The report says: "More than 50,000 people from 650 Villages have left their homes and now live in makeshift roadside shelters, guarded by police and paramilitary forces. In Chattisgarh, a so-called "People's movement" called Salwa Judum is being run by a powerful tribal leader and some 57,000 villagers now live in 23 relief camps.

In a series of clashes, some 750 people died just in one year, 2006". Is anybody interested? Are they just people or are they part of us whose plight should not only make us sleepless, but cry as well? People in thousands commit suicide. People in thousands according to Hindustan Times "tens of thousands" are staying away from their homes "and still losing lives to rebels". They don't come to our attention. And it is not fashionable to claim that our dear Prime Minister spends sleepless nights on hearing of their plight. Our politics is a farce. We do not even realise how corrupt we have become.

According to `Global Corruption Report 2007: Corruption in Judicial Systems', Indians pay an estimated Rs. 2,630 crores as bribes to the judiciary. And, according to a 2005 study by the Centre for Media Studies (CMS), the bribe money went mostly to lawyers (61%), followed by Court officials (29%), and middlemen (5%).

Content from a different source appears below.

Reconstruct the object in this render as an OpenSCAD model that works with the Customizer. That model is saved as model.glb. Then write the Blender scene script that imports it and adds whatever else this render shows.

According to the report, as of February 2006, as many as 33,635 cases were pending in the Supreme Court with 26 judges, 3.34 Lakhs cases in the High Courts with 670 judges and 2.5 crore cases in 13,204 subordinate courts.

In 1999, it was estimated that at the current rate of disposal of cases, it would take another 350 years or ten generations to dispose of pending cases. Should we laugh or cry? We ignore those hard facts but speak dayin- and-day-out about secularism and the evil Hindu fundamentalists and how sad it is to label Muslims as terrorists.

It is fashionable to do so because one gets a certificate of high stature as secularists. Instead of addressing ourselves to these problems we constantly attempt to appease Muslim terrorists and Wahabi fundamentalists in our midst. And who says that? Not the RSS or the President of the VHP, but a man who could not be more secular, K.P.S.Gill who saved India and Punjab from the Khalistani terrorists.

In a recent article in The Pioneer (7 July) he said that in India, the Enforcement Agencies "are inhibited in their actions precisely by the political injunctions against "labelling" or "causing offence" to "a community". And he added; "But the fact is that Islamic terrorism is squarely rooted in radical Muslim populations and institutions, just as Khalistani terrorism was rooted in radical Sikh populations and institutions.

This is something that must be recognized and addressed, instead of pampering or offering a constant apologia for the `larger community'.... There is a constant fear of `offending' a `particular community' and this cannot and must not be the basis of response to specific acts of subversion or terror. Mr. Gill drew attention to the case of Mohammad Afzal's death penalty in the Parliament Attack Case.

He noted that the man had been found guilty and sentenced to death and went on to say; "A clear message needs to be sent out that such acts of terrorism will not meet with clemency.... Yet there is a clear policy of indecision and delay in this case.... The underlying concern in the Afzal case appears to be the appeasement of the "Muslim community"....

It is not enough to lose sleep over the trauma and predicament of the families of terrorists.... All this demands intellectual clarity and not the matters of justification and apologetics that have dominated the perspective of India's feeble intelligentsia". That is putting it mildly.

In the past few decades the word `secularism' has been prostituted to such an extent that it has become a dirty joke. Nehru insisted on it because, after partition, India had to show that while it reluctantly agreed to partition, the people and the government did not believe or accept the Two-Nation Theory. If India claimed that it was a Hindu State, it would have given Jinnah every reason for justifying his murderous action of dividing the country.

But Hindus are natural secularists and accept every religion as valid. They have lived under tyrannous Islamic rule for centuries and in Goa under similar atrocious rule by Portuguese Christians and bear no ill-will to other religions.

But there has now to be a limit to what Gill called "arrant nonsense" in the excuse given by a UPA minister to save Afzal from the gallows. There is no need to spend sleepless nights over the fate of Jehadists. They have to be identified as terrorists, rather than by their religion. And we have to take a lesson from Musharraf and from Gill himself who earlier put the nation above religious terrorism.

Musharraf has learnt his lesson, belatedly and has promised to eliminate all terrorism from Pakistan. Good luck to him. He needs to eliminate the country's ISI as well. Meanwhile, don't spend sleepless nights over wrongs done to the country by Islamic terrorists, Mr. Prime Minister.

Kindly try to bring peace to this country where thousands of people commit suicide and the government looks the other way as money from outside pours in lakhs into the hands of Naxalites through havala transactions, as a TV channel recently exposed and the government does not seem to be aware of what is transpiring right under its nose.

Save your tears for better purposes, Mr. Prime Minister. The UPA government has to govern or get out.